Rien n’y fait ; ni ma lente et réfléchie préparation mentale pour mettre en conformité l’éprouvante galère du ménage avec l’obligation examinée d’y adjoindre une motivation de nécessité ; ni l’enjeu marital qui devrait finir par me faire admettre qu’une participation dans le partage des taches ménagères coule de source et va de soi.

D’ailleurs, je dois signaler que, à l’instar de moi-même qui n’est pas le seul occupant du théâtre où cette cavalcade hebdomadaire se déroule, mon Dyson cultive aussi l’association de malfaiteurs avec quelques douteux complices qui participent aussi à mes effrois de canard (W.C. !). Ils se nomment serpillière, balai-brosse, seau bi-bac ou Javel plus, et j’en passe et j’en repasse par ci et par là, dans les coins et les recoins, dans les plinthes et les escaliers, tout partout où ça peut vouloir se laisser débusquer avec mon limier en laisse.

Et nous en traquons avec maladresse et sans conviction des toiles et des poils en tout genre agglutinés en rebut, des tas de crasse planquées dans des encoignures improbables et des souillures maculant le sol.

C’est ainsi que resurgissent en abondance les angoisses qui me font redouter l’usage de cet obscur objet indigent d’aspiration qui pourtant nourrit mon inspiration.

Commentaires 2

  • anonyme

    Indigent, inexpressif, repoussant ... et puis quoi encore ! Ah oui, il me prend pour Caïn

    Qu'est-ce que je lui ai fait pour qu'il me déteste autant?

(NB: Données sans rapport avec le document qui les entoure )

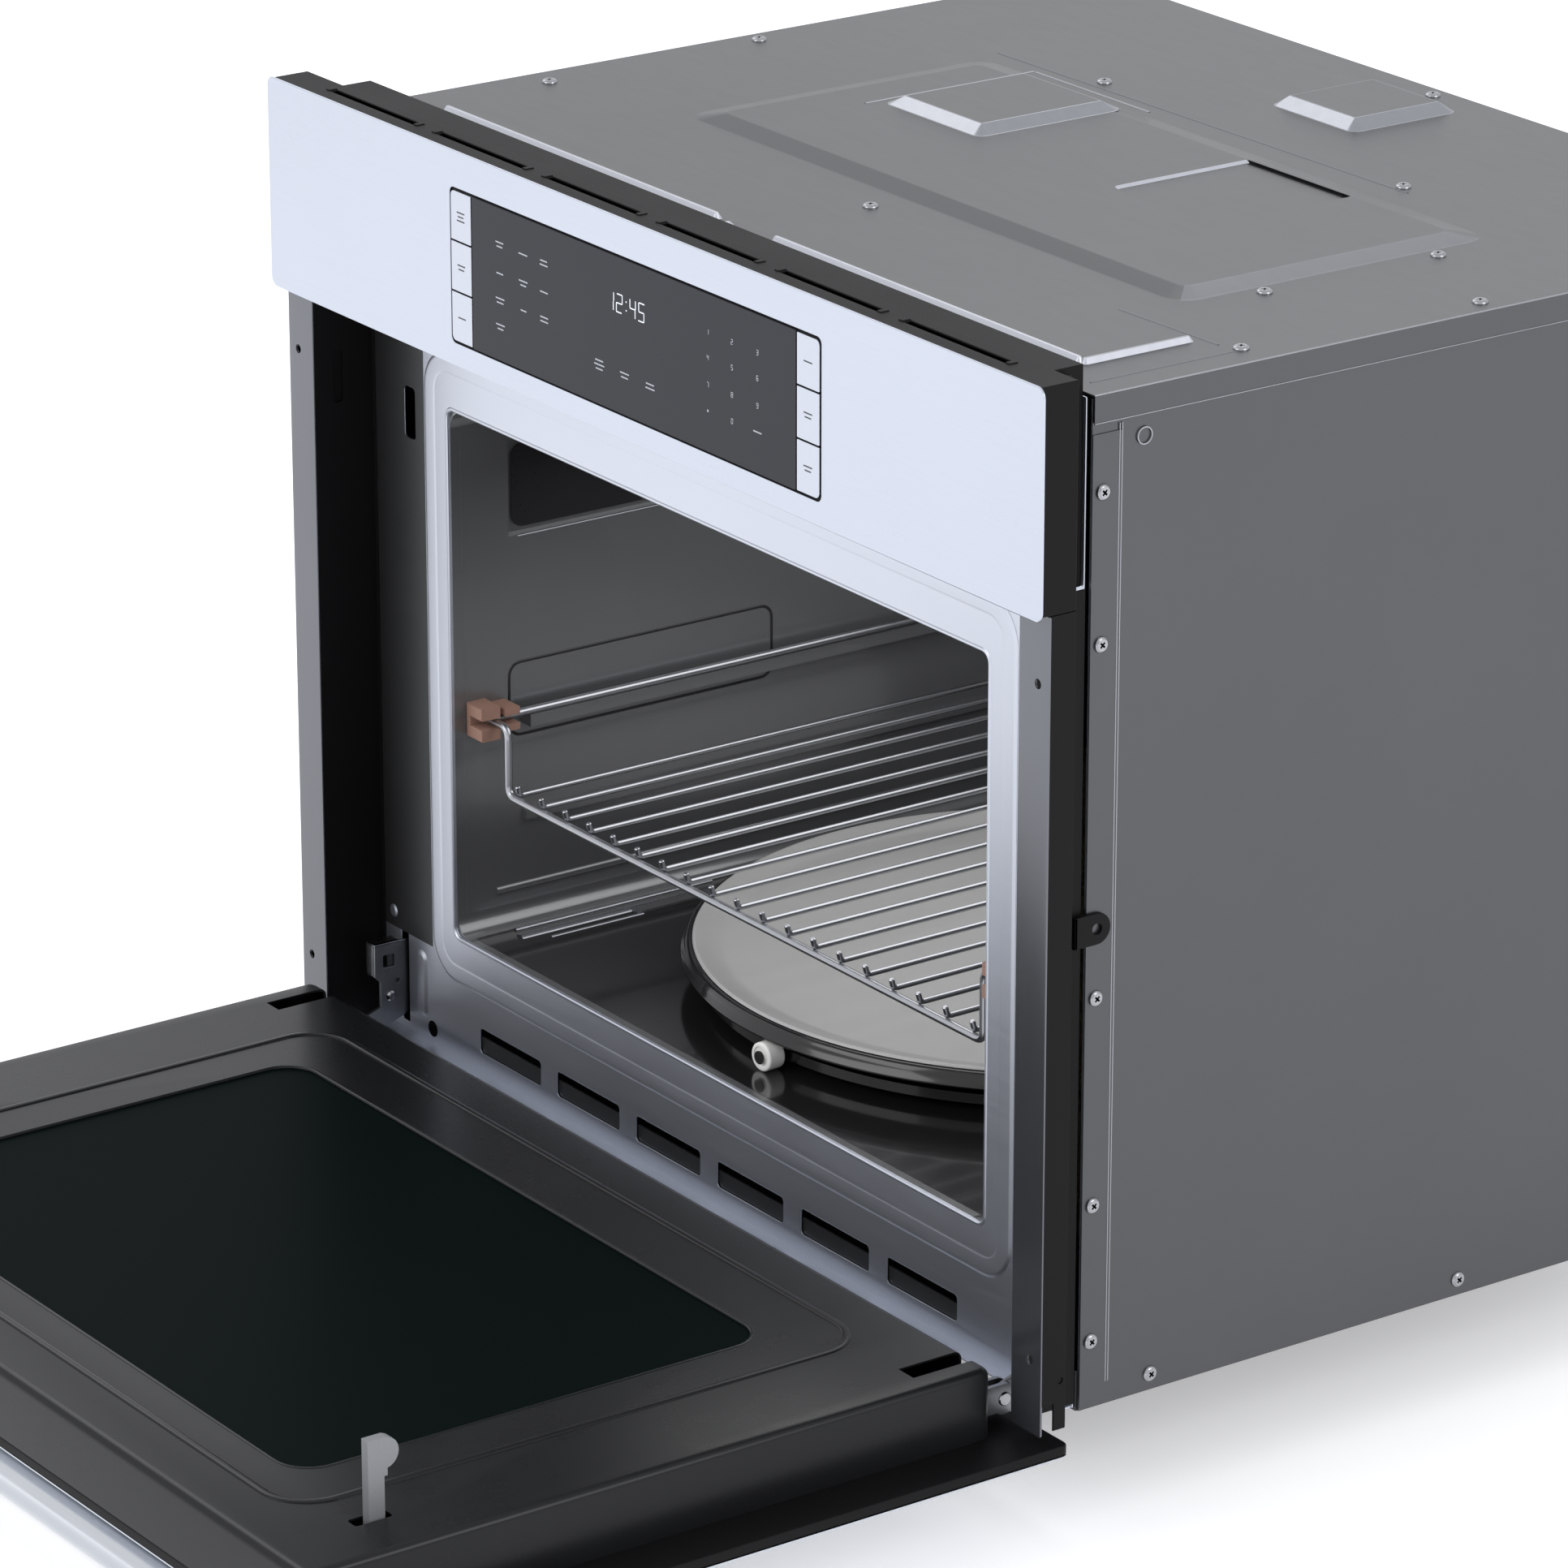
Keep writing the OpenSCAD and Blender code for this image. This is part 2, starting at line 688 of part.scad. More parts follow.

    Moi, je fais mon job parfaitement ! Jamais content....

    Je sens qu'un jour ou l'autre , il va me maltraiter.

    Je vais contacter sans tarder la SPA(Société Protectrice des Aspirateurs)

    anonyme

  • Lilah

    Rire ou pleurer à à la lecture de ce bel écrit ?
    En tout cas , merci de nous l'avoir offert .

    "Etre comme il faut", a-t-on le choix ou bien ensemble , positionner les curseurs des Dyson en tous genres à leur JUSTE PLACE et résister ensemble ( répétition ,tant pis ) à leur toute-puissance.